The function $f(x) =(x+x^{-1} )^2 $ is convex on $(0,\infty) $ hence $$ \frac{1}{3} (f(a) +f(b) +f(c))\geq f(\frac{a+b+c}{3}) =(3+3^{-1} )^2 $$

4

Let $f(x)=(x+{1 \over x})^2$ and note that $f'$ is strictly increasing on $(0,\infty)$.
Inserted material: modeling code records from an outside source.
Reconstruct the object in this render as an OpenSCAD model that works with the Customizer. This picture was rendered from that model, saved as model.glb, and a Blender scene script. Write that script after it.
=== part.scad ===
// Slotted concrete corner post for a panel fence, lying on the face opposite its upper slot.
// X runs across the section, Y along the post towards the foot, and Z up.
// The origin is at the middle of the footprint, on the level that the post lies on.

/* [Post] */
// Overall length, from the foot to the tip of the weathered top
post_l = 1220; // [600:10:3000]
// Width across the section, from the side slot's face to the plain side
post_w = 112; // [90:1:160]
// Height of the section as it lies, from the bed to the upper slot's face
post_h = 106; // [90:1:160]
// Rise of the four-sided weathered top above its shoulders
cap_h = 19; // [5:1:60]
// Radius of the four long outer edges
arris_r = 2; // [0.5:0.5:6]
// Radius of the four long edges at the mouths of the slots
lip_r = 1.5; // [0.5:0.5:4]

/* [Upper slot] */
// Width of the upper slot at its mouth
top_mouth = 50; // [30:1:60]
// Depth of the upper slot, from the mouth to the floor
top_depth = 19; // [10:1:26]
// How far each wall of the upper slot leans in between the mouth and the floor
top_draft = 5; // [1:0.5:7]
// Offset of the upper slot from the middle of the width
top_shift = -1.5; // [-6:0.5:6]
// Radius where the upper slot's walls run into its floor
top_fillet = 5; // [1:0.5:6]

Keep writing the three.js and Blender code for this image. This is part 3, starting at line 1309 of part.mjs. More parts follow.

Let $\phi(x) = \{ f(x_1)+f(x_2)+f(x_3)$ and consider $\min \{ \phi(x) | \sum_k x_k = 1, x_i \ge 0 \}$. Since $\phi(x)$ is unbounded if any component of $x$ approaches zero, and the simplex is compact, we see that the problem has a solution $\hat{x}$ and $\hat{x}_k >0$ for all $k$. Hence we can apply Lagrange multipliers to get some $\lambda $ such that $f'(\hat{x}_k) + \lambda = 0$ for all $k$, and hence $f'(\hat{x}_1) = f'(\hat{x}_2) =f'(\hat{x}_3) $.

Since $f'$ is injective, we see that $\hat{x}_1 = \hat{x}_2 =\hat{x}_3 $, and hence $\hat{x}_1 = \hat{x}_2 =\hat{x}_3 = {1 \over 3}$ from which we get $\phi(x) \ge \phi(\hat{x}) = 3 f'({1 \over3}) = {100 \over 3}$.